2

I have two Tensorflow datasets which I process separately to get different windows for features and target:

window_size_x = 3
window_size_y = 2
shift_size = 1

x = np.arange(10)
y = x * 10

x = x[:-window_size_y]
y = y[window_size_x:]

ds_x = tf.data.Dataset.from_tensor_slices(x).window(window_size_x, shift=shift_size, drop_remainder=True)
ds_y = tf.data.Dataset.from_tensor_slices(y).window(window_size_y, shift=shift_size, drop_remainder=True)

for i, j in zip(ds_x, ds_y):
  print(list(i.as_numpy_iterator()), list(j.as_numpy_iterator()))

Output:

[0, 1, 2] [30, 40]
[1, 2, 3] [40, 50]
[2, 3, 4] [50, 60]
[3, 4, 5] [60, 70]
[4, 5, 6] [70, 80]
[5, 6, 7] [80, 90]

When I finally feed these two datasets into the model using model.fit(ds_x, ds_y) I get the following error:

ValueError: `y` argument is not supported when using dataset as input.

When I try to combine both datasets like in this answer, I get another error:

ds_all = tf.data.Dataset.from_tensor_slices((ds_x, ds_y))

Error:

ValueError: Slicing dataset elements is not supported for rank 0.

What is the proper way to combine two datasets?

Mykola Zotko
  • 15,583
  • 3
  • 71
  • 73

2 Answers2

1

Use tf.data.Dataset.zip to combine features and labels.

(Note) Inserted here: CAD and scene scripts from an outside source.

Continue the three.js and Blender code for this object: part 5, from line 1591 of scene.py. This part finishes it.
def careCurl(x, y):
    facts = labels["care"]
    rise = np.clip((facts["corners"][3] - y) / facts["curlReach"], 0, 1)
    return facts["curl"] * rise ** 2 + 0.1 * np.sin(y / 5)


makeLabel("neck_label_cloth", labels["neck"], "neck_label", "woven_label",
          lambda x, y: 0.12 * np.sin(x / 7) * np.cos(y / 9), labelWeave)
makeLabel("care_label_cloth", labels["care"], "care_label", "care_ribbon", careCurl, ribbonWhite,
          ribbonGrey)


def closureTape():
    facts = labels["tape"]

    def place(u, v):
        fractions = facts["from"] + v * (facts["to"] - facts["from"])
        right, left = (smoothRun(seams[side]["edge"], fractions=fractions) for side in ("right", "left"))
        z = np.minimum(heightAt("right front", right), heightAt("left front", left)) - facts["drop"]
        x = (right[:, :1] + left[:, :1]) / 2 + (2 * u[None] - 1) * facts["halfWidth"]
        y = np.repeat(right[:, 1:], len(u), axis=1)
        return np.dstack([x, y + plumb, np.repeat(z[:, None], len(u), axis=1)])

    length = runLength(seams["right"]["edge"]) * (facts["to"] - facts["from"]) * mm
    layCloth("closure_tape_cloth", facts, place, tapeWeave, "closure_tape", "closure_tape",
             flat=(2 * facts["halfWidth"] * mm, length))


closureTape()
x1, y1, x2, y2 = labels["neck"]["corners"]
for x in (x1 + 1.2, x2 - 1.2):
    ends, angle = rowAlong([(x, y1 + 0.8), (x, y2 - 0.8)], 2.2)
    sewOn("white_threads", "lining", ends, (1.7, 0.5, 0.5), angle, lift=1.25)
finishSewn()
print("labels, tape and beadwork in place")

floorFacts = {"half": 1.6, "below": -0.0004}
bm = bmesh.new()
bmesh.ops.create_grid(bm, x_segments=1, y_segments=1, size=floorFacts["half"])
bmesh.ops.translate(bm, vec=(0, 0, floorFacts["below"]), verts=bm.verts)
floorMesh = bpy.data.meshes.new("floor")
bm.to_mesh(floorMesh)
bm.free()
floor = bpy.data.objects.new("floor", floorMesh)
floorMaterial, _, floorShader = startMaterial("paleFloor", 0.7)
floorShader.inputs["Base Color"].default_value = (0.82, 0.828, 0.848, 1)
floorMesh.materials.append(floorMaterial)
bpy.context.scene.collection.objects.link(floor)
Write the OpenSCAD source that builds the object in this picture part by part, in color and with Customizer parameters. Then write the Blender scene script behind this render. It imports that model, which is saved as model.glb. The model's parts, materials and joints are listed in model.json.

ds_all = tf.data.Dataset.from_tensor_slices(*tf.data.Dataset.zip(
                                               (ds_x.batch(BATCH_SIZE),
                                                ds_y.batch(BATCH_SIZE))
                                            ))
rafaelc
  • 57,686
  • 15
  • 58
  • 82
  • 1
    Thank you for your answer. Is `BATCH_SIZE` is only used during datasets zipping, or it also will be used during model training? If it's only for zipping, can I use `BATCH_SIZE` = len(ds_x)`? – Mykola Zotko Jul 01 '22 at 06:48
  • I get the following error: `TypeError: Inputs to a layer should be tensors. Got: <_VariantDataset element_spec=TensorSpec(shape=(24,), dtype=tf.float32, name=None)>` as I feed my data to model. Do you have any idea why? – Mykola Zotko Jul 01 '22 at 09:14
1

Maybe try something like this:

import tensorflow as tf
import numpy as np

window_size_x = 3
window_size_y = 2
shift_size = 1

x = np.arange(10)
y = x * 10

x = x[:-window_size_y]
y = y[window_size_x:]

ds_x = tf.data.Dataset.from_tensor_slices(x).window(window_size_x, shift=shift_size, drop_remainder=True).flat_map(lambda x: x.batch(window_size_x))
ds_y = tf.data.Dataset.from_tensor_slices(y).window(window_size_y, shift=shift_size, drop_remainder=True).flat_map(lambda x: x.batch(window_size_y))
dataset = tf.data.Dataset.zip((ds_x, ds_y))
for i, j in dataset:
  print(i, j)

You can then feed dataset directly to model.fit(*).

AloneTogether
  • 25,814
  • 5
  • 20
  • 39